Pour ces villes, se faire reconnaître comme « ville libre » était une assurance supplémentaire dans des rapports de force qui restèrent longtemps incertains avec le seigneur urbain. Par ce titre, elles étaient
a priori dispensées du devoir d’obéissance, tant à l’égard de leur ancien seigneur que de l’empereur. Mais si elles avaient répondu avec une certaine constance aux demandes impériales de contribution militaire ou de conseil, elles pouvaient passer aux yeux du souverain pour des villes impériales. Ainsi, en 1387, Wenceslas désigne Ratisbonne et Bâle comme « deux villes libres » (Rudolf Wackernagel, Geschichte der Stadt Basel, I, Bâle, 1907, p. 315 ; Lünig XIII, 831), mais il compte Augsbourg parmi les villes impériales.
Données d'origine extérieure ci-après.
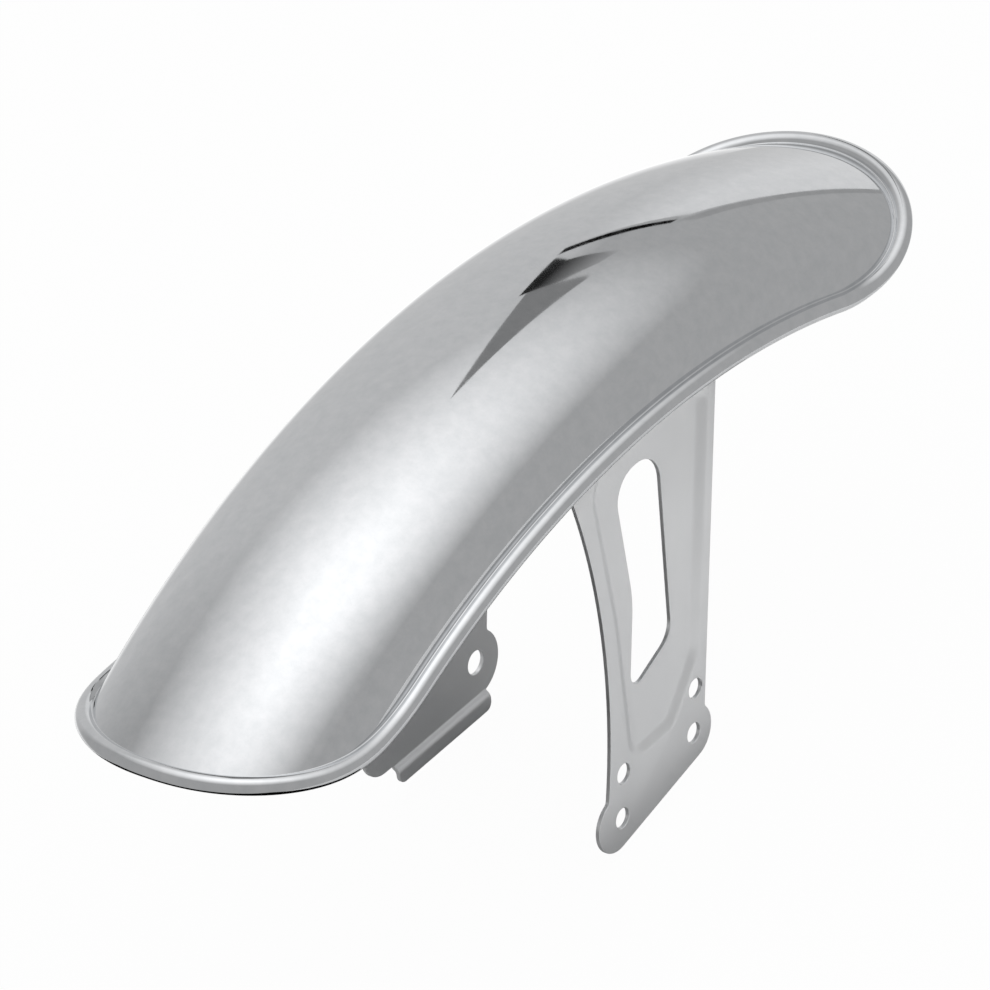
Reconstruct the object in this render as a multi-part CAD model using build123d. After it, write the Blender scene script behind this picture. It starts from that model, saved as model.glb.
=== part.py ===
from build123d import *
import math
import os

# Motorcycle front mudguard: a chromed blade with a rolled rim, carried by two pressed stays.
# Millimetres. X points forward, Y to the rider's left and Z up. The origin lies midway between
# the stays, on the line through their rear lower bolt holes, which is where the fork holds it.

# Blade: an arched sheet with a half-ellipse section
crown_radius = 375.2        # wheel axis to the outside of the crown
crown_height = 162.0        # bolt line to the outside of the crown, straight up
arch_lead = 16.9            # middle of the arch ahead of the bolt line
arch_half_angle = 29.45     # middle of the arch to either end, in degrees
blade_half_width = 48.0
crown_rise = 28.8           # crown to the line where the sides stand upright
skirt_depth = 2.3           # upright part of the side, down to the rim's crease
blade_sheet = 1.0

# Rounded ends of the blade, measured on the sheet laid flat
front_round_length = 67.6
front_round_power = 2.2     # 2 is a plain ellipse, and more is squarer
rear_round_length = 60.8
rear_round_power = 2.0

# Rolled rim round the whole edge
rim_radius = 3.0
rim_sheet = 0.8
rim_stand_off = 0.9         # centre of the roll outside the blade's outer face
rim_start_angle = 232.0     # where the roll leaves the blade's inner face, in degrees
rim_end_angle = -75.0       # where the roll ends, tucked under the edge
trim_margin = 0.8           # blade edge past the crease, inside the roll's wall
stations_per_end = 13

# Stays: pressed plates whose heads follow the inside of the blade
stay_inset = 3.0            # outer face of a stay inside the blade's side
stay_sheet = 1.6
stay_bend_radius = 3.0
weld_gap = 0.1              # plated joint between a head and the blade
head_top_depth = 8.0        # head's top edge below the outside of the crown
head_corner = 9.0
blank_back_angle = 13.0     # sheet of a stay behind the wheel axis, before it is cut, in degrees
blank_sweep = 31.0

# Bolt holes, in two leaning pairs on the left stay
left_hole = 7.0
right_hole = 8.5
pair_pitch = 15.8
pair_lean = 15.3            # the pairs lean back from upright, in degrees
row_length = 42.1
row_drop = 7.9              # the rows fall towards the front, in degrees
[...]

En 1205, Strasbourg est assimilée aux « autres villes de l’empire » dans un diplôme de Philippe II (civitates imperii, Lünig XIV, 725, Strasbourg UB I, no 145). Puis elle est désignée, en 1350, comme « ville libre » (frie stat, Lünig XIV, 735) et se fait reconnaître l’appellation de « civitas libera » en 1452 (Lünig XIV, 761 et s.).

Ce qui fait la différence entre villes libres et villes impériales, est donc, au fond, la faculté des anciennes villes épiscopales d’affirmer leur singularité (ceci à des degrés variables de l’une à l’autre et dans le temps) en défendant leurs libertés particulières. Si le souverain avait parfois été le protecteur des communautés locales, il n’en était pas pour autant leur seigneur « naturel », ce qui en principe devait conduire les habitants des villes libres à récuser  toute allégeance solennelle au souverain. Les demandes de ce dernier devinrent toutefois de plus en plus instantes au XVe siècle. Si Worms prêta allégeance au roi des Romains empereur dès 1414, Strasbourg, Bâle, Mayence et Ratisbonne réussirent à esquiver le serment d’obéissance et de fidélité jusqu’à la fin du siècle. Ratisbonne, qui se donna librement au duc Albrecht IV de Bavière en 1486, dut finalement prêter serment à l’empereur et à l’empire en 1492. En 1547, ce fut au tour de Strasbourg. Elle s’exécuta, selon ses dires, en tant que « ville libre du saint Empire », laissant entendre par là que le serment n’était pas la reconnaissance d’un pouvoir seigneurial du roi/empereur sur la ville, mais l’expression de la souveraineté de ce dernier et de l’immédiateté impériale de la ville (Lünig, XIV, 776).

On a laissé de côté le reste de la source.